Your task is to copy every line of this material exactly.

━━━ SOURCE MATERIAL

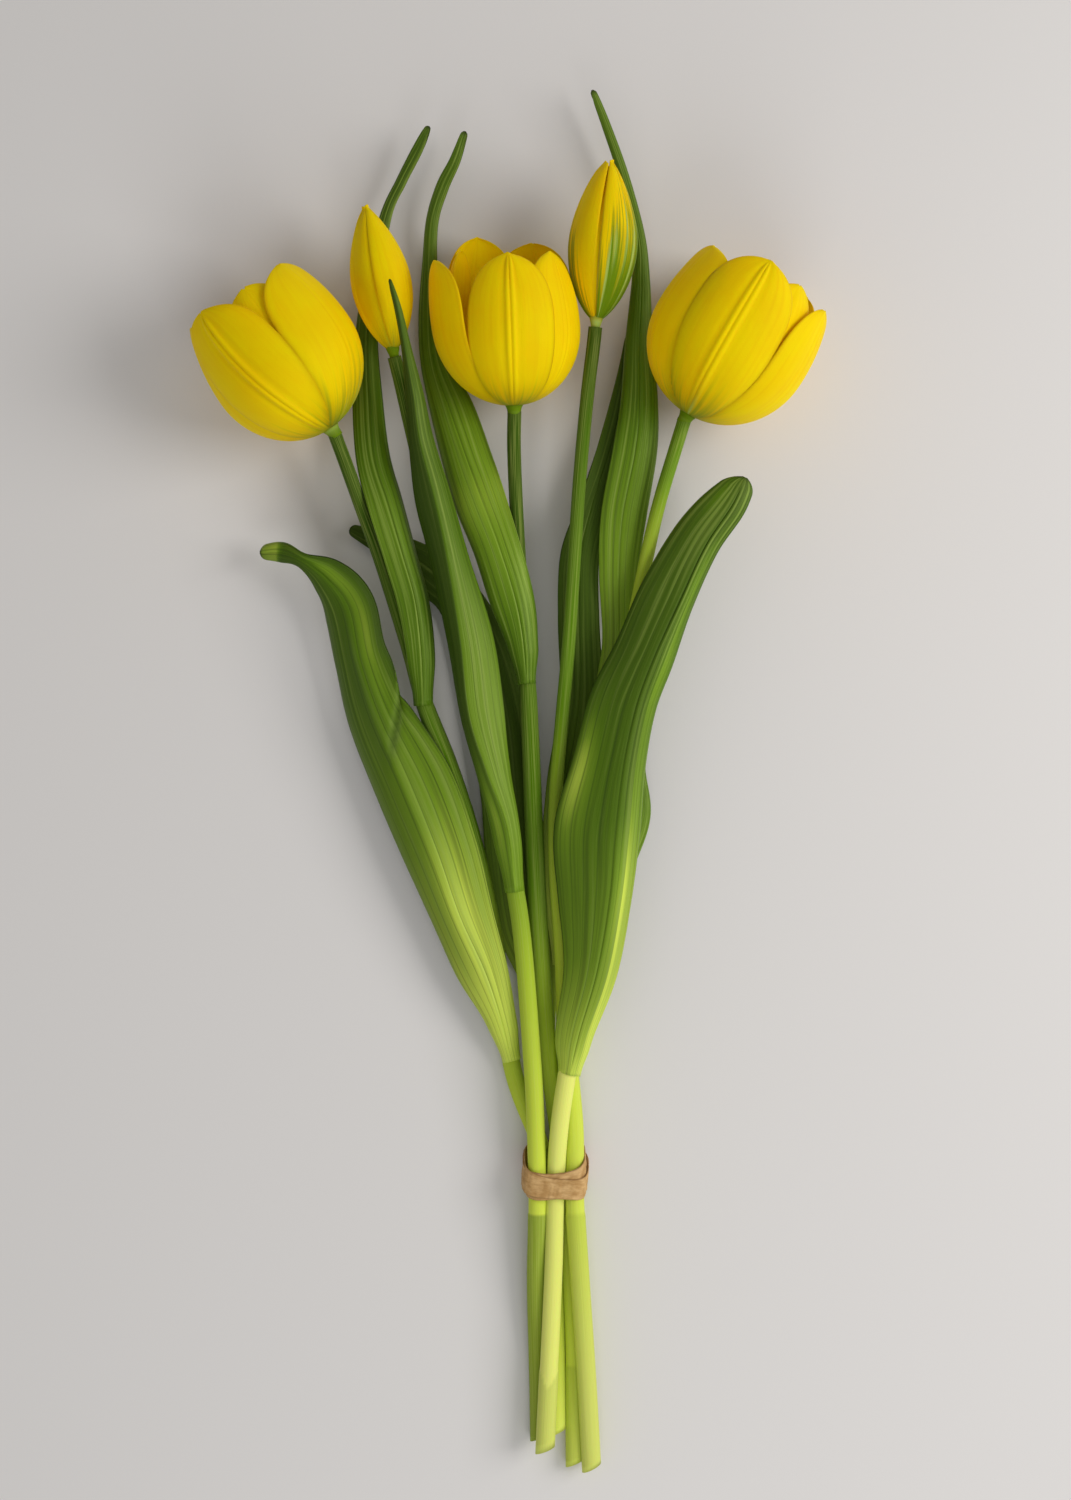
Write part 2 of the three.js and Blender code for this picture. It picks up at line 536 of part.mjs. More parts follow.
function tapeTurn(layer, lean) {
  const profile = [];
  for (let i = 0; i < TAPE_SIDES; i += 1) {
    const angle = (2 * Math.PI * i) / TAPE_SIDES;
    const c = Math.cos(angle);
    const s = Math.sin(angle);
    const sum = Math.abs(c) ** BUNDLE_SQUARENESS + Math.abs(s) ** BUNDLE_SQUARENESS;
    const reach = sum ** (-1 / BUNDLE_SQUARENESS);
    profile.push(new THREE.Vector2(
      (BUNDLE_HALF_WIDTH + layer * TAPE_THICKNESS) * c * reach,
      (BUNDLE_HALF_HEIGHT + layer * TAPE_THICKNESS) * s * reach));
  }
  const grown = (extra) => profile.map((p) => p.clone().addScaledVector(p.clone().normalize(), extra));
  const band = new THREE.Shape(grown(TAPE_THICKNESS));
  band.holes.push(new THREE.Path(grown(0)));
  const turn = new THREE.ExtrudeGeometry(band, { depth: TAPE_WIDTH, bevelEnabled: false });
  turn.translate(0, 0, -TAPE_WIDTH / 2).rotateX(Math.PI / 2).rotateZ(THREE.MathUtils.degToRad(lean));
  turn.applyMatrix4(new THREE.Matrix4().makeShear(0, 0, 0, 0, 0, TAPE_SLIDE));
  return turn.translate(...BUNDLE_CENTRE);
}

function tape() {
  const turns = fused([tapeTurn(0, 3), tapeTurn(0.7, -4)]);
  return named("tape", geometryOf(turns), finish(KRAFT, 0.7));
}

// ---------------------------------------------------------------- the bunch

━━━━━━

— ANSWER TO THIS PROBLEM —
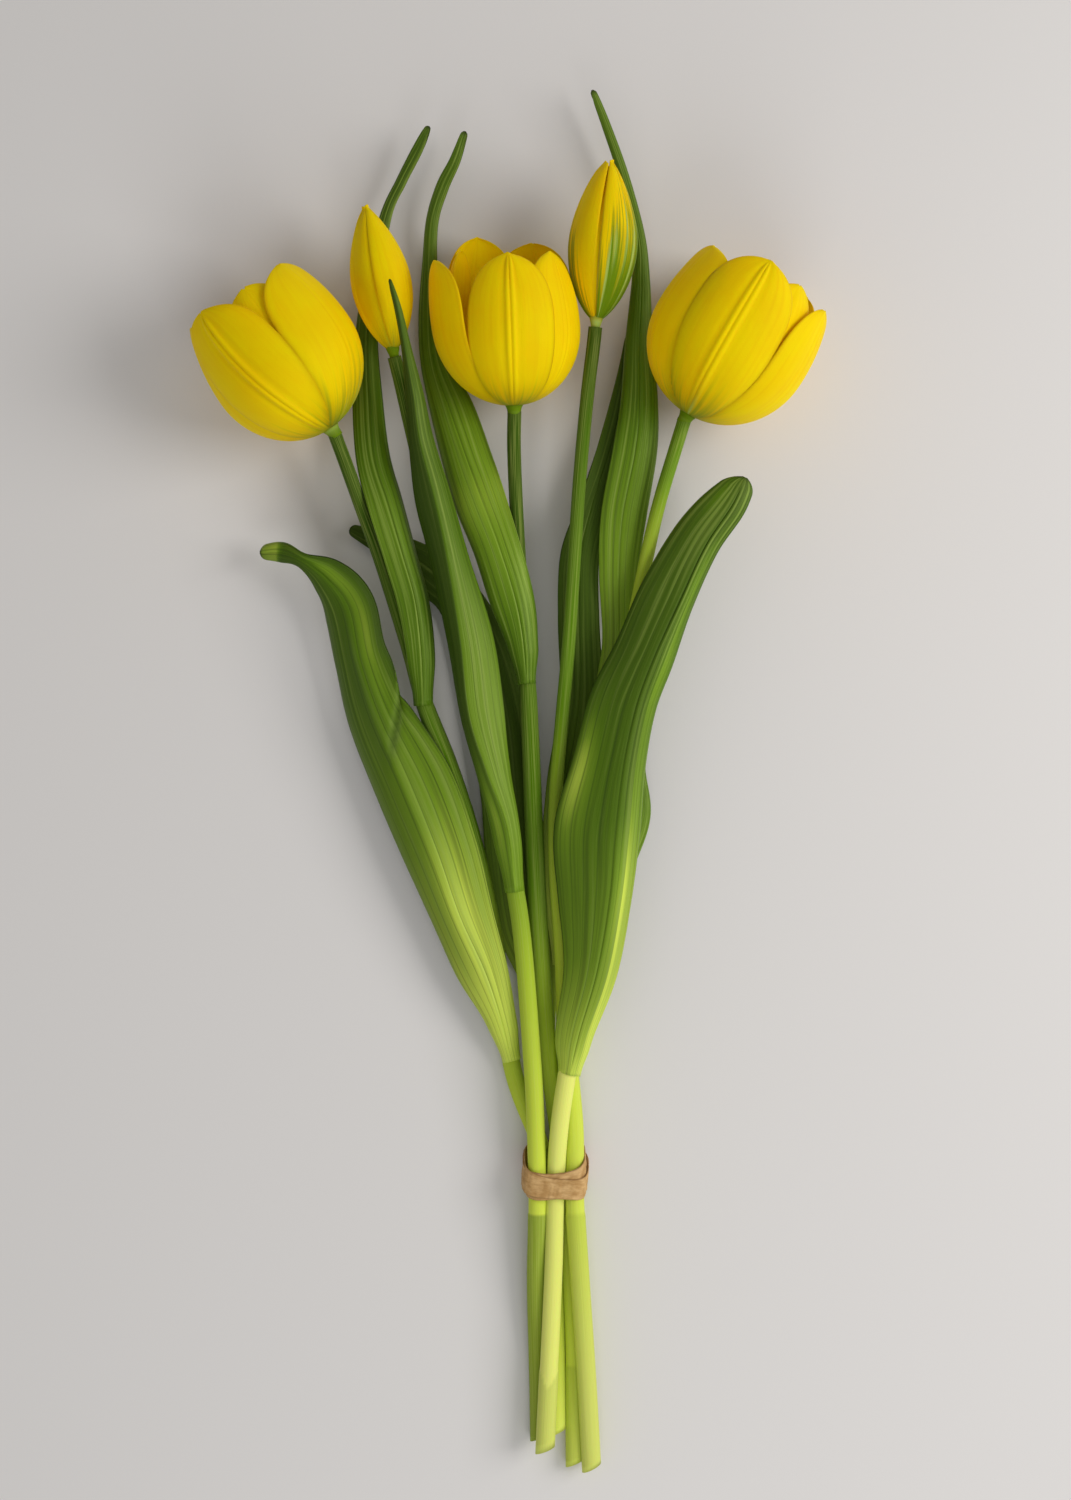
Write part 2 of the three.js and Blender code for this picture. It picks up at line 536 of part.mjs. More parts follow.
function tapeTurn(layer, lean) {
  const profile = [];
  for (let i = 0; i < TAPE_SIDES; i += 1) {
    const angle = (2 * Math.PI * i) / TAPE_SIDES;
    const c = Math.cos(angle);
    const s = Math.sin(angle);
    const sum = Math.abs(c) ** BUNDLE_SQUARENESS + Math.abs(s) ** BUNDLE_SQUARENESS;
    const reach = sum ** (-1 / BUNDLE_SQUARENESS);
    profile.push(new THREE.Vector2(
      (BUNDLE_HALF_WIDTH + layer * TAPE_THICKNESS) * c * reach,
      (BUNDLE_HALF_HEIGHT + layer * TAPE_THICKNESS) * s * reach));
  }
  const grown = (extra) => profile.map((p) => p.clone().addScaledVector(p.clone().normalize(), extra));
  const band = new THREE.Shape(grown(TAPE_THICKNESS));
  band.holes.push(new THREE.Path(grown(0)));
  const turn = new THREE.ExtrudeGeometry(band, { depth: TAPE_WIDTH, bevelEnabled: false });
  turn.translate(0, 0, -TAPE_WIDTH / 2).rotateX(Math.PI / 2).rotateZ(THREE.MathUtils.degToRad(lean));
  turn.applyMatrix4(new THREE.Matrix4().makeShear(0, 0, 0, 0, 0, TAPE_SLIDE));
  return turn.translate(...BUNDLE_CENTRE);
}

function tape() {
  const turns = fused([tapeTurn(0, 3), tapeTurn(0.7, -4)]);
  return named("tape", geometryOf(turns), finish(KRAFT, 0.7));
}

// ---------------------------------------------------------------- the bunch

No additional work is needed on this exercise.